28 Mei 2012

Aku Lupa Caranya Menangis

Ibuku selalu menghardik kala kecil bila aku terjatuh, "Laki-laki itu ndak boleh nangisan dan cengeng". Seratus kali aku menangis, seratus kali juga kata-kata itu terucap. Tangisan itu lalu terbungkus rasa malu dan karena itu membuatku lupa untuk menangis.
Aku lupa caranya menangis. Tangisan layaknya bayi, air susu pun mengalir, tangisan Adam dan Hawa sehingga diperjumpakan kembali, tangisan yang mengiringi setiap kematian, tangisan realitas sesal atas dosa yang terjadi dan tangisan perpisahan terhadap orang yang kita sayangi. 

Menangis bukan hanya hak wanita. Setiap raga yang memiliki jiwa pasti pernah menangis, setidaknya menangis saat dilahirkan, menangis dalam hati, dan menangis di hadapan Sang Pencipta. Sungguh aku telah lupa bagaimana caranya menangis.

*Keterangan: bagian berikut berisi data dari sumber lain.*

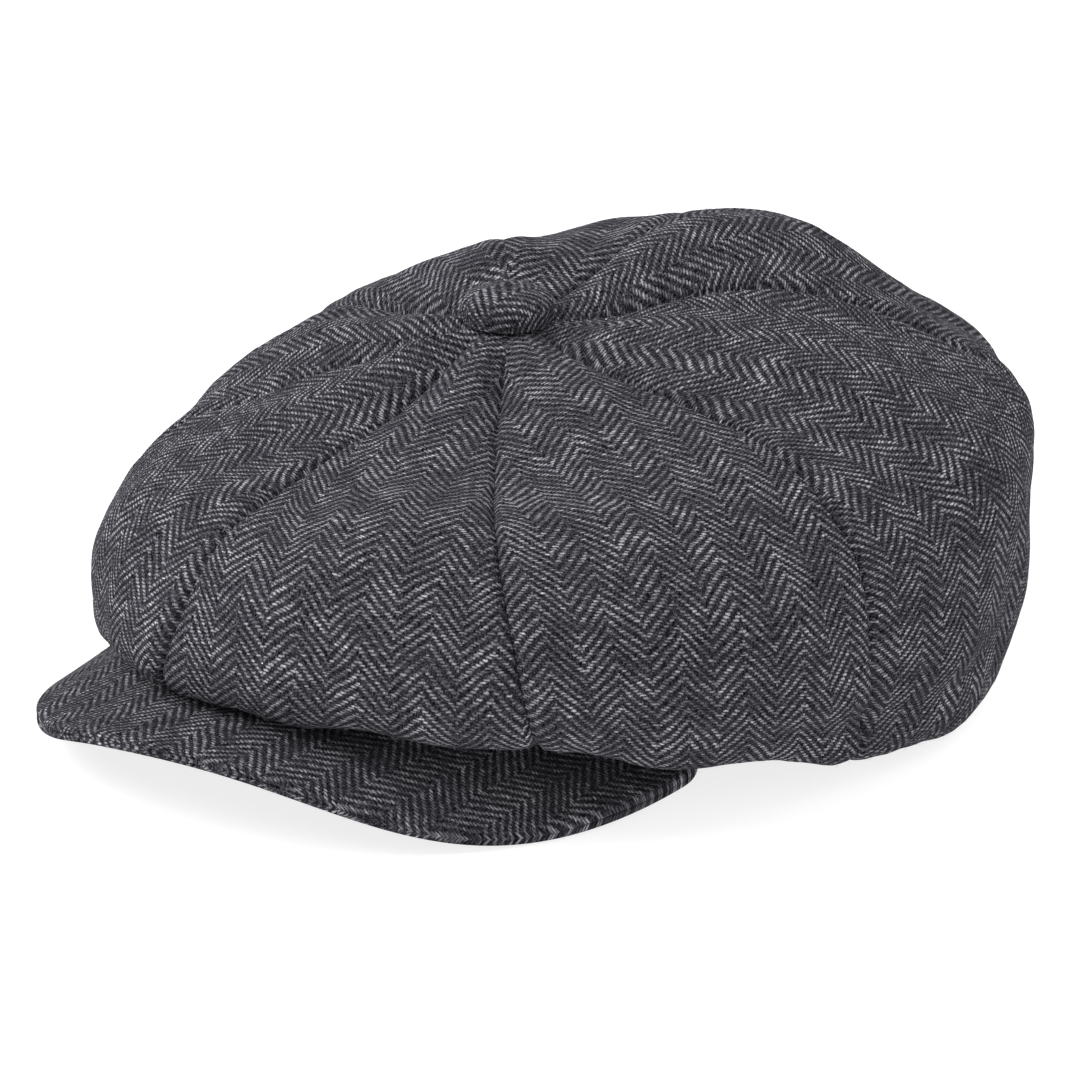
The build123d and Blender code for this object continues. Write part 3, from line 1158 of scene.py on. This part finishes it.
    def build(self, tweed: bpy.types.Material, lining: bpy.types.Material) -> None:
        """Make the eight outer gores and the eight lining gores.

        Args:
            tweed: finish of the outer gores.
            lining: finish of the lining gores.
        """
        for number, place in enumerate(PLACES):
            base, normal, angle, across, share = self.gore(number, self.rows, self.columns, 0.0, self.fill)
            flat = self.flat(base)
            points = base + normal * self.relief(base, angle, across, share, flat)[..., None]
            self.faces.append(points)
            flat = flat + np.array([0.0, self.cut_step * number])
            piece = closed_cloth(f"tweed_gore_{place}", points, flat, self.cap.crown.cloth, tweed)
            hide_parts(f"crown_panel_{place}")
            base, normal, angle, across, share = self.gore(
                number, self.lining_rows, self.lining_columns, self.lining_inset, self.lining_fill
            )
            flat = self.flat(base)
            sag = self.lining_slack + self.lining_sag * np.abs(ripple(base, 31, 14, 40))
            height = self.relief(base, angle, across, share, flat) - sag
            points = base + normal * height[..., None]
            piece = closed_cloth(f"satin_gore_{place}", points, flat, self.lining_cloth, lining)
            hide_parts(f"lining_gore_{place}")


# ---------------------------------------------------------------- head band
@dataclass
class HeadBand:
    """The oval band: tweed outside, grosgrain sweatband inside, stiffener between."""

    cap: Cap
    steps: int = 240
    rows: int = 15
    rounding: float = 0.35  # share of the thickness that each edge is rounded by
    bulge: float = 0.075

    def strip(
        self, name: str, inside: float, outside: float, material: bpy.types.Material, node: str
    ) -> None:
        """Make one strip of the band as a ring with rounded edges.

        Args:
            name: name of the piece.
            inside: distance of its inner face from the band's oval.
            outside: distance of its outer face from the band's oval.
            material: finish of the strip.
            node: CAD node that it stands for.
        """
        b = self.cap.band
        turn = np.linspace(0, 2 * math.pi, self.steps, endpoint=False)
        edge = (outside - inside) * self.rounding
        section = []
        for up in np.linspace(0.0, 1.0, self.rows):
            section.append((outside + self.bulge * math.sin(math.pi * up) - edge * (up in (0.0, 1.0)), up * b.height))
        for up in np.linspace(1.0, 0.0, self.rows):
            section.append((inside + edge * (up in (0.0, 1.0)), up * b.height))
        tilt = math.atan(b.slope)
        middle = self.cap.axis + np.array([0, b.set_back, (b.low_front + b.low_back) / 2])
        right, back = np.array([1.0, 0, 0]), np.array([0, math.cos(tilt), -math.sin(tilt)])
        up_way = np.array([0, math.sin(tilt), math.cos(tilt)])
        points, uv = [], []
        oval = np.stack([np.sin(turn) * b.width / 2, -np.cos(turn) * b.length / 2], axis=-1)
        round_length = np.concatenate([[0], np.cumsum(np.linalg.norm(np.diff(oval, axis=0), axis=-1))])
        for outset, up in section:
            x = np.sin(turn) * (b.width / 2 + outset)
            y = -np.cos(turn) * (b.length / 2 + outset)
            points.append(middle + x[:, None] * right + y[:, None] * back + up * up_way)
            uv.append(np.stack([round_length, np.full_like(turn, up)], axis=-1))
        points, uv = np.array(points), np.array(uv)
        faces = grid_faces(len(section), self.steps, closed=True)
        last = (len(section) - 1) * self.steps
        for c in range(self.steps):
            d = (c + 1) % self.steps
            faces.append((last + c, last + d, d, c))
        piece = mesh_object(name, points.reshape(-1, 3), faces, uv.reshape(-1, 2), material)
        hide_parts(node)

    def build(self, tweed: bpy.types.Material, grosgrain: bpy.types.Material) -> None:
        """Make the outer strip and the sweatband; the stiffener between them is the CAD node.

        Args:
            tweed: finish of the outer strip.
            grosgrain: finish of the sweatband.
        """
        b = self.cap.band
        self.strip("tweed_band", b.outer_from, b.outer_to, tweed, "outer_band")
        self.strip("grosgrain_band", 0.0, b.sweatband, grosgrain, "sweatband")


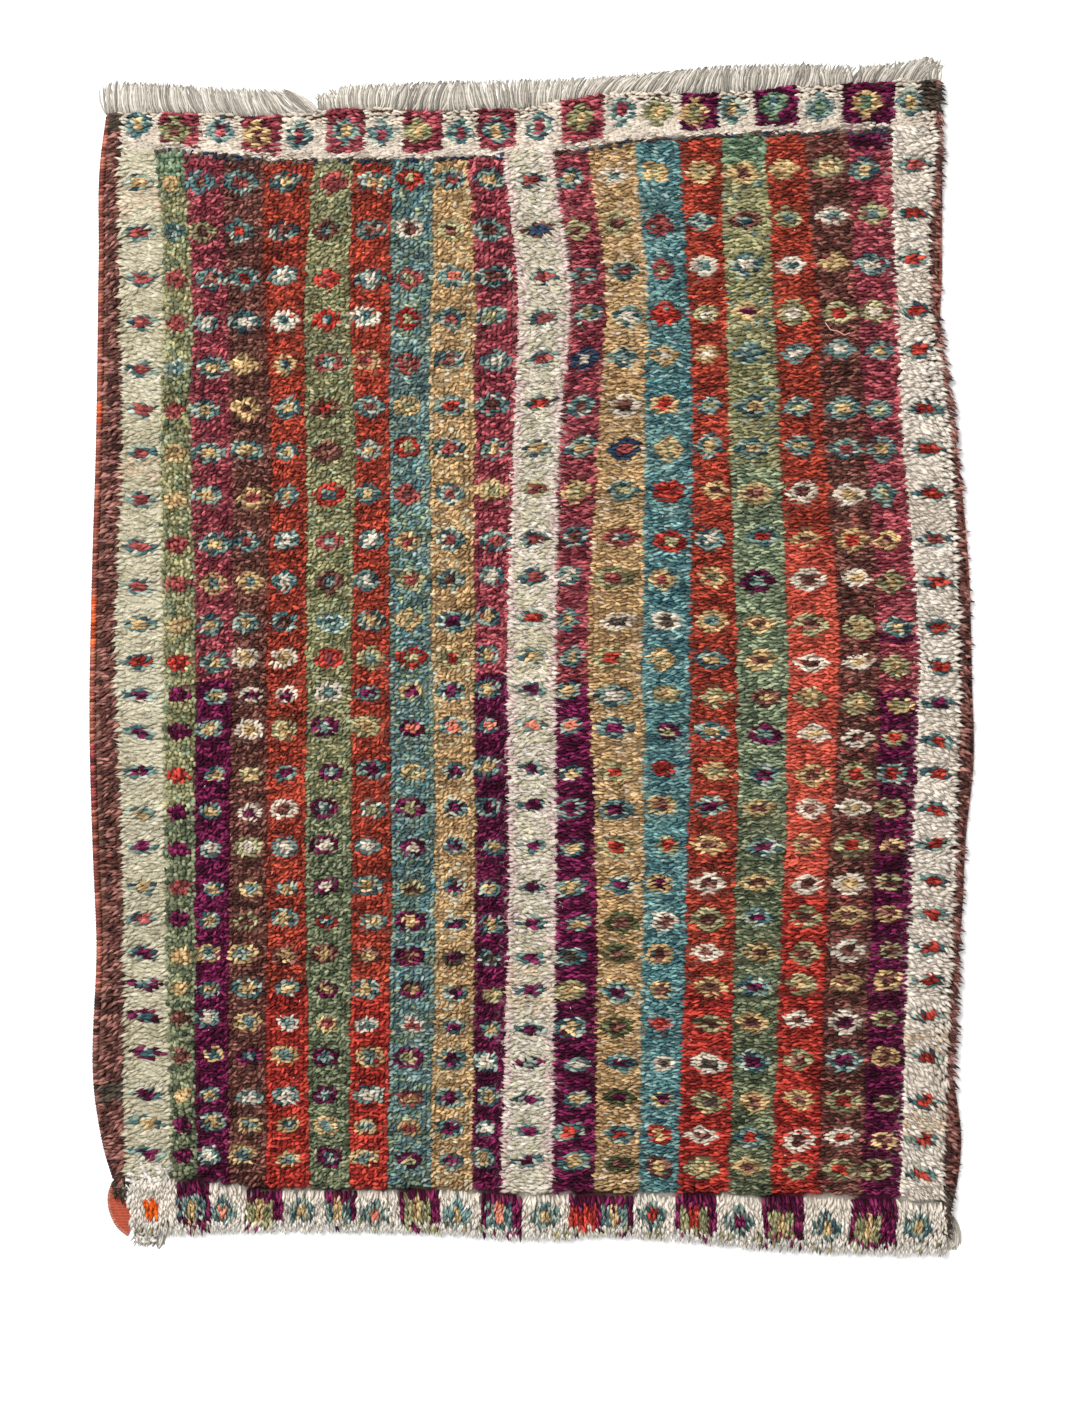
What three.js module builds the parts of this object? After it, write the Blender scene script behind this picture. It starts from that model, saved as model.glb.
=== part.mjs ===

Tangisan tak selalu menjadi simbol kerapuhan, kecengengan atau kelemahan. Jika tangisan bisa melemahkan seseorang, tangisan pun bisa menguatkan ketegaran seseorang melampiaskan duka. Dalam kepasrahan yang dalam, tangisan mampu mengembalikan kesadaran manusia akan fitrahnya, tangisan mampu melarutkan jiwa dalam doa yang khusyuk, tangisan mampu menghantar penyesalan totalitas dan penyerahan diri kepada Yang Maha Kuasa.


Aku benar-benar merindukan tangisan itu, tangisan yang membuatku seperti terlahir kembali ke dunia atau tangisan saat aku pergi dan tak kembali selamanya.